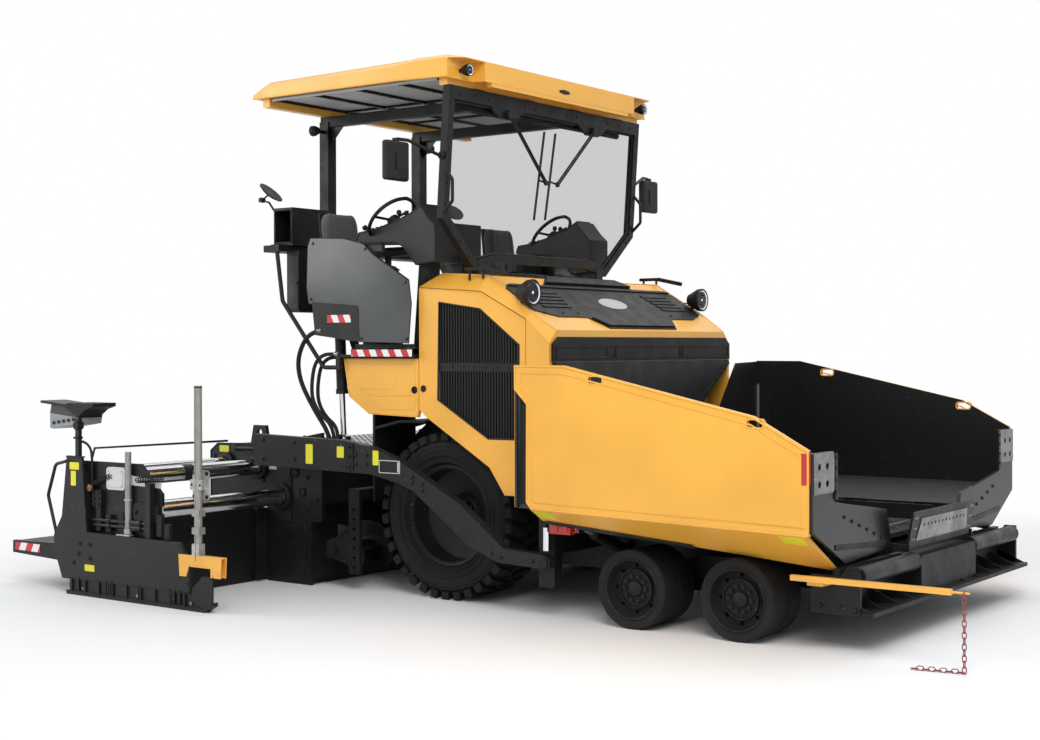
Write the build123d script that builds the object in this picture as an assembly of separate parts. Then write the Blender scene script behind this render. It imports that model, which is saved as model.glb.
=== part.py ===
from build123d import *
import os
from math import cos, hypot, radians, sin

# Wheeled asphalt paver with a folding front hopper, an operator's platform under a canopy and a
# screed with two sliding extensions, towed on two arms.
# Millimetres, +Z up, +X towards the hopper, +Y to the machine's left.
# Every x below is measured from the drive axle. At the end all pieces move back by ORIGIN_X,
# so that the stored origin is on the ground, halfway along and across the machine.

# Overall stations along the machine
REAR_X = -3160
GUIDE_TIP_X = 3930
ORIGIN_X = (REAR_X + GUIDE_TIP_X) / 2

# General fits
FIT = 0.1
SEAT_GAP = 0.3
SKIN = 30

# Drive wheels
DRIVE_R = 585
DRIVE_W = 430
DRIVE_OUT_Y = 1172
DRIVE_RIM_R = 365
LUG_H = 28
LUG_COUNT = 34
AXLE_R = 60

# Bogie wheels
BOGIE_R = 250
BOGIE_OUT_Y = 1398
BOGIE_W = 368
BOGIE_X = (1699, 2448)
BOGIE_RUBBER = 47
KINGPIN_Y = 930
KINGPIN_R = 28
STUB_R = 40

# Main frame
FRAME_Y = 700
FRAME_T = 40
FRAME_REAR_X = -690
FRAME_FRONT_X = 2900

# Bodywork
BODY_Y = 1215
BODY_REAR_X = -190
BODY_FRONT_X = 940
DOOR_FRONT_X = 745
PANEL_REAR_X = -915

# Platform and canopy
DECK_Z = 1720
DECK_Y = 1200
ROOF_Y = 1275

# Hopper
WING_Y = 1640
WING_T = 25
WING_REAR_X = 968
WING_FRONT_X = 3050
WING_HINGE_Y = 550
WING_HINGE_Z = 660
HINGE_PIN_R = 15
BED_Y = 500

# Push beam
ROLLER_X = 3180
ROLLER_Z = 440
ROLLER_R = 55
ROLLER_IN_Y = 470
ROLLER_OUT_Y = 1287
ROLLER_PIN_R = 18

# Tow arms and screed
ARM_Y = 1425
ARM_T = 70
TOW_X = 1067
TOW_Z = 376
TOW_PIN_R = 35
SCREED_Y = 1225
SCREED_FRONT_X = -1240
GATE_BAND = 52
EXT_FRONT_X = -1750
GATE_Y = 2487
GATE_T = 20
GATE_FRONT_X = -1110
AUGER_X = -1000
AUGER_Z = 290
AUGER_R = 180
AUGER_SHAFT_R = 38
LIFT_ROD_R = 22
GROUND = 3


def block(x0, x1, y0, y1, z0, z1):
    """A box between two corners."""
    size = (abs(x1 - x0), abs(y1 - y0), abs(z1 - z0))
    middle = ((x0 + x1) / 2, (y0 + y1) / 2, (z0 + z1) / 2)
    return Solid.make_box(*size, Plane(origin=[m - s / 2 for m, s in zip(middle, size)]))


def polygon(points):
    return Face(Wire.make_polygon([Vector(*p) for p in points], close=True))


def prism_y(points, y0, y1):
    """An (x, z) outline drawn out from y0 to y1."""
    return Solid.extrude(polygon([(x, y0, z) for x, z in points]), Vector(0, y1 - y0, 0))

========

- REQUEST: Lines from the start of the material above through the line containing "AXLE_R = 60" are to be duplicated exactly, and only those.

- FULL ANSWER:
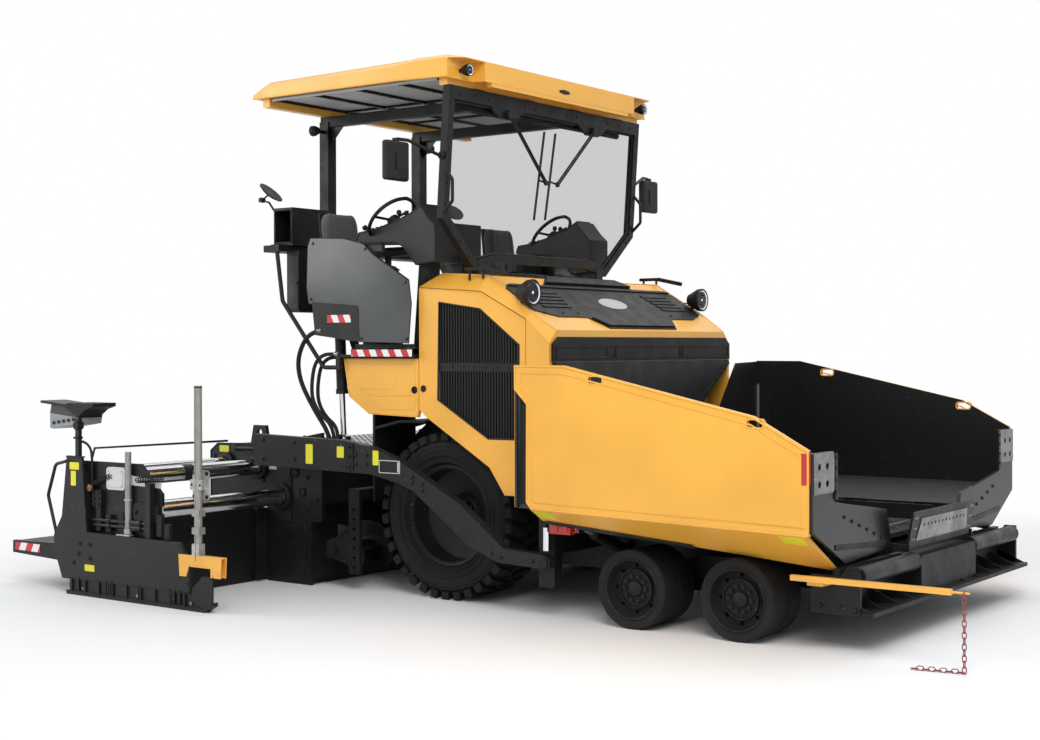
Write the build123d script that builds the object in this picture as an assembly of separate parts. Then write the Blender scene script behind this render. It imports that model, which is saved as model.glb.
=== part.py ===
from build123d import *
import os
from math import cos, hypot, radians, sin

# Wheeled asphalt paver with a folding front hopper, an operator's platform under a canopy and a
# screed with two sliding extensions, towed on two arms.
# Millimetres, +Z up, +X towards the hopper, +Y to the machine's left.
# Every x below is measured from the drive axle. At the end all pieces move back by ORIGIN_X,
# so that the stored origin is on the ground, halfway along and across the machine.

# Overall stations along the machine
REAR_X = -3160
GUIDE_TIP_X = 3930
ORIGIN_X = (REAR_X + GUIDE_TIP_X) / 2

# General fits
FIT = 0.1
SEAT_GAP = 0.3
SKIN = 30

# Drive wheels
DRIVE_R = 585
DRIVE_W = 430
DRIVE_OUT_Y = 1172
DRIVE_RIM_R = 365
LUG_H = 28
LUG_COUNT = 34
AXLE_R = 60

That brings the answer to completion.